Stated goal | The data below needs to be returned exactly, line for line.

Given information |

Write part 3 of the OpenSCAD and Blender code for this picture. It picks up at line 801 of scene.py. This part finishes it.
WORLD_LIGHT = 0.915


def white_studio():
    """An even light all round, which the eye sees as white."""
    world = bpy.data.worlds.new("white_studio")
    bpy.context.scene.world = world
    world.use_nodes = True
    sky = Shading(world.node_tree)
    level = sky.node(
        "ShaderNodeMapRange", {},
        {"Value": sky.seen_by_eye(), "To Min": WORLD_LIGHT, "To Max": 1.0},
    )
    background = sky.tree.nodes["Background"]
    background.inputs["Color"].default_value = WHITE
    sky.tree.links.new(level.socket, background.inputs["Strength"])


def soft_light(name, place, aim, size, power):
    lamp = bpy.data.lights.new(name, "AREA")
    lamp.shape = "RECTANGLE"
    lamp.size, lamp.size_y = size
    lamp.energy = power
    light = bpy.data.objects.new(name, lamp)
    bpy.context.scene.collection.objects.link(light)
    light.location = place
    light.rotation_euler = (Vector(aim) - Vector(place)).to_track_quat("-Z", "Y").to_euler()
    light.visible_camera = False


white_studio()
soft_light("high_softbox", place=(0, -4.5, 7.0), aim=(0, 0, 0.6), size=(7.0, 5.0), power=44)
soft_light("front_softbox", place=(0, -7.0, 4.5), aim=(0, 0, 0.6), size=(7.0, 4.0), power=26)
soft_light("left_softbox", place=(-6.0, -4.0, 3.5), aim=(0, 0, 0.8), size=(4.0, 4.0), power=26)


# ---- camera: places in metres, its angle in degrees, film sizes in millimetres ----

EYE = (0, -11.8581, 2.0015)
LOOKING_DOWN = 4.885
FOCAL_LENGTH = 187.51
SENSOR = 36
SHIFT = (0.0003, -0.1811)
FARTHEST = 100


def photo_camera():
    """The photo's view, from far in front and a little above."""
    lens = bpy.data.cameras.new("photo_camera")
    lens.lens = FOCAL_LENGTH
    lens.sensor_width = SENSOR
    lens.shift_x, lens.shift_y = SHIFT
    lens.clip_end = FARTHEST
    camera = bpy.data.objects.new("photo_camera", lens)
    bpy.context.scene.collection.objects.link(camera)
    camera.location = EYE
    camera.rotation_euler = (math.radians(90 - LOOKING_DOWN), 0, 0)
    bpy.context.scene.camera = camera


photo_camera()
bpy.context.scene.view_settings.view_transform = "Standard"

Expected answer |
Write part 3 of the OpenSCAD and Blender code for this picture. It picks up at line 801 of scene.py. This part finishes it.
WORLD_LIGHT = 0.915


def white_studio():
    """An even light all round, which the eye sees as white."""
    world = bpy.data.worlds.new("white_studio")
    bpy.context.scene.world = world
    world.use_nodes = True
    sky = Shading(world.node_tree)
    level = sky.node(
        "ShaderNodeMapRange", {},
        {"Value": sky.seen_by_eye(), "To Min": WORLD_LIGHT, "To Max": 1.0},
    )
    background = sky.tree.nodes["Background"]
    background.inputs["Color"].default_value = WHITE
    sky.tree.links.new(level.socket, background.inputs["Strength"])


def soft_light(name, place, aim, size, power):
    lamp = bpy.data.lights.new(name, "AREA")
    lamp.shape = "RECTANGLE"
    lamp.size, lamp.size_y = size
    lamp.energy = power
    light = bpy.data.objects.new(name, lamp)
    bpy.context.scene.collection.objects.link(light)
    light.location = place
    light.rotation_euler = (Vector(aim) - Vector(place)).to_track_quat("-Z", "Y").to_euler()
    light.visible_camera = False


white_studio()
soft_light("high_softbox", place=(0, -4.5, 7.0), aim=(0, 0, 0.6), size=(7.0, 5.0), power=44)
soft_light("front_softbox", place=(0, -7.0, 4.5), aim=(0, 0, 0.6), size=(7.0, 4.0), power=26)
soft_light("left_softbox", place=(-6.0, -4.0, 3.5), aim=(0, 0, 0.8), size=(4.0, 4.0), power=26)


# ---- camera: places in metres, its angle in degrees, film sizes in millimetres ----

EYE = (0, -11.8581, 2.0015)
LOOKING_DOWN = 4.885
FOCAL_LENGTH = 187.51
SENSOR = 36
SHIFT = (0.0003, -0.1811)
FARTHEST = 100


def photo_camera():
    """The photo's view, from far in front and a little above."""
    lens = bpy.data.cameras.new("photo_camera")
    lens.lens = FOCAL_LENGTH
    lens.sensor_width = SENSOR
    lens.shift_x, lens.shift_y = SHIFT
    lens.clip_end = FARTHEST
    camera = bpy.data.objects.new("photo_camera", lens)
    bpy.context.scene.collection.objects.link(camera)
    camera.location = EYE
    camera.rotation_euler = (math.radians(90 - LOOKING_DOWN), 0, 0)
    bpy.context.scene.camera = camera


photo_camera()
bpy.context.scene.view_settings.view_transform = "Standard"